One other thing that I spent time thinking about is how people change after high school. Because we were going to see some of Caleb's high school friends I thought about this. I had just recently had my 10 year reunion this fall. It was a strange experience...I went in with a bit of dread. I did not really remember liking high school that much and I was not sure if I would have a good time at my reunion. For me it would depend on the people that were there. Luckily for me, many of my old friends had made it as well. The strange part for me was when I first saw these old classmates, I was thinking "Wow! So and So has changed quite a bit." But after some conversation, it was like being back in high school. I wasn't focusing on the exterior as much and found that most people were pretty much the same, just a bit more grown up and adult.

For me I had imagined that it would be like speaking to strangers because I had not spoken to most of these people in 10 years. But after a little of uncomfortable small talk we would begin to reminisce on high school experiences, and that stranger went away and my old friends were there again.

For me my high school reunion helped me to remember that High School was not all bad and that I had quite a few friends and good experiences. This year I have been in touch with my high school friends more than ever (even when I just left for college). I think the most interesting was seeing what everyone was doing for a living. We have the whole spectrum in our little class of 75: An engineer who travels the world for work, a combat veteran, preschool teacher, factor workers, a MN Viking employee who does the communication between coach and QB, a person with a mountain in Antarctica named after her family (Majerus Mt), and me a PhD candidate about to (hopefully) become a college Prof. Most still live in the state, but several have moved to other states as well.

So the lesson for me during this reunion is that people change over time, this is evident, but they do not change as much as you might think. Some change more than others, but in general the good people that I hung around with in high school were the same core person.

Thursday, January 04, 2007

A New Year and a New Semester

Happy New Year! 'Tis the time for a new start and to start working on those resolutions that we have made for ourselves. For myself, I have the same basic resolution as every other year, be a better person and live a healthier life. For me this has translated to starting up my healthy eating habits that are put on hold this time of year and once again attempting to have a more consistent exercise schedule. I'm usually pretty good in the Summer, with lots of walking, biking, and running. All outdoor activities. It is the cold months that my activity really drops because I dislike working out indoors. I get bored easily, but I really must get back into the habit and start some of the cold weather sports (ice skating, skiing, etc). But this has been hard to do as the weather has been unusually warm in ND this winter. We just finally got snow last Saturday, and today we lost some of it to 40 degree weather and rain....yes rain!
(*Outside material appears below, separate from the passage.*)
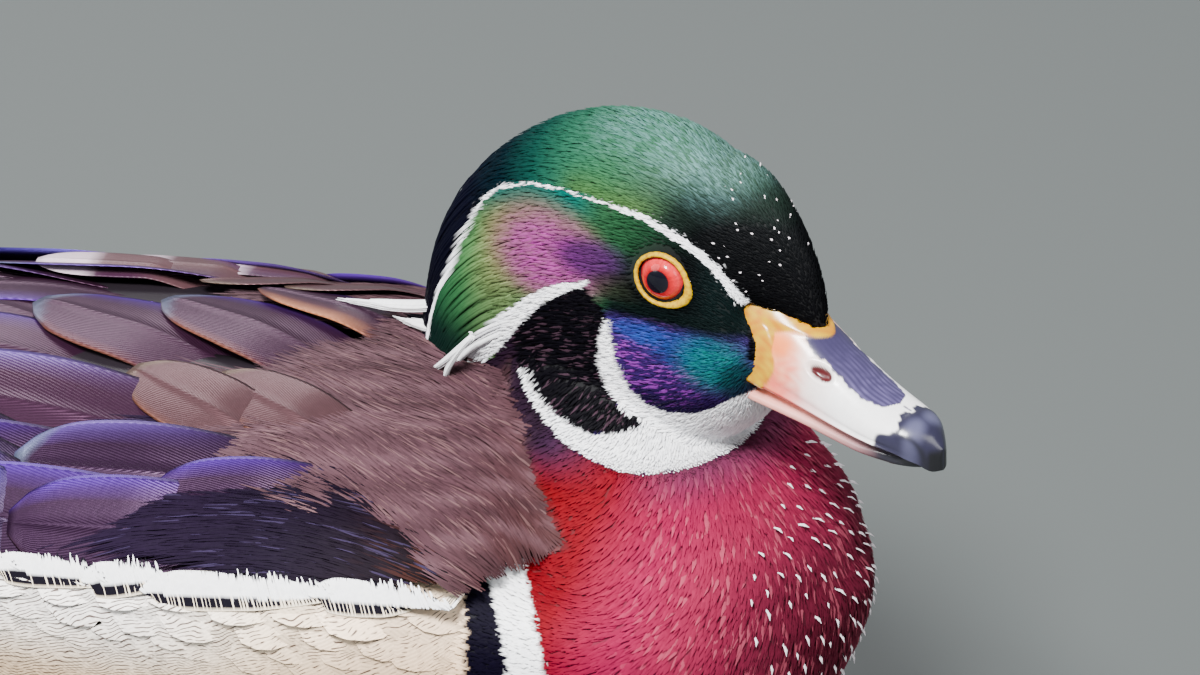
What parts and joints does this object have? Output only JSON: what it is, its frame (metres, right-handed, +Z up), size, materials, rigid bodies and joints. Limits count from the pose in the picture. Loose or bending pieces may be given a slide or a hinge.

Along with a new year comes a new semester. The usual beginning of the semester activities are occupying my time: prepping a new course, finalizing syllabi, organizing my Blackboard site, and organizing my office space. But this year feels a little different. I sincerely hope that this will be my last semester at UND as a graduate student. This feeling is much more real this year than it was last year when I was also searching for jobs. This year I know that I will not have the possibility of staying in school another year as I did last year. This will be my last semester as a student! Hard to say what this feels like. A bit bittersweet I suppose. I've been a grad student now longer than I was ever a college student, but I do not really feel like "just" a graduate student as my activities are basically those of an instructor (teaching courses, mentoring some undergrads, conducting research of my own). It'll be interesting to experience what it will be like to be Dr. Christopherson. I wonder if it will even feel any different.

As far as that goes, I merely need to finish my dissertation. My dissertation is mostly writen and I am in the process of outlining and organizing my discussion section. I have created a timeline for myself to insure that I will reach all of my deadlines. My goal is to have my dissertation finished and defended before I leave for my vacation to Hawaii (this will be my little graduation gift). So this means that I need to have a full draft ready for my advisor by 15 Jan. I hope that I can reach this deadline. I want a reasonable amount of time for criticism and revision.

After this I need to have enough time for my committee members to put in their input and comments and more time for revisions. Timing can be very important. You need to give your committee members adequate time to read your paper and to give thoughtful comments, and then you need to give yourself time to look those over and make changes. Finally, the Graduate School requires certain paperwork in at certain dates in order to graduate on time. If you miss them it can be a long petition process to try to graduate when you want. Finally, after all revisions are made, the long process of formatting begins and is really the most frustrating part of all - at least in my experience. You feel that you are done, and then you need to change your margins, the type of page numbering, tables of contents, and so forth.

So the first part of the semester for me will be busy primarily with dissertation writing and revising, further prepping of my Abnormal Psychology class, and begining data analysis on a couple of research projects. Hopefully during this time I will also have a chance to travel to interested schools as a prospective faculty member. A busy semester, but I wouldn't have it any other way!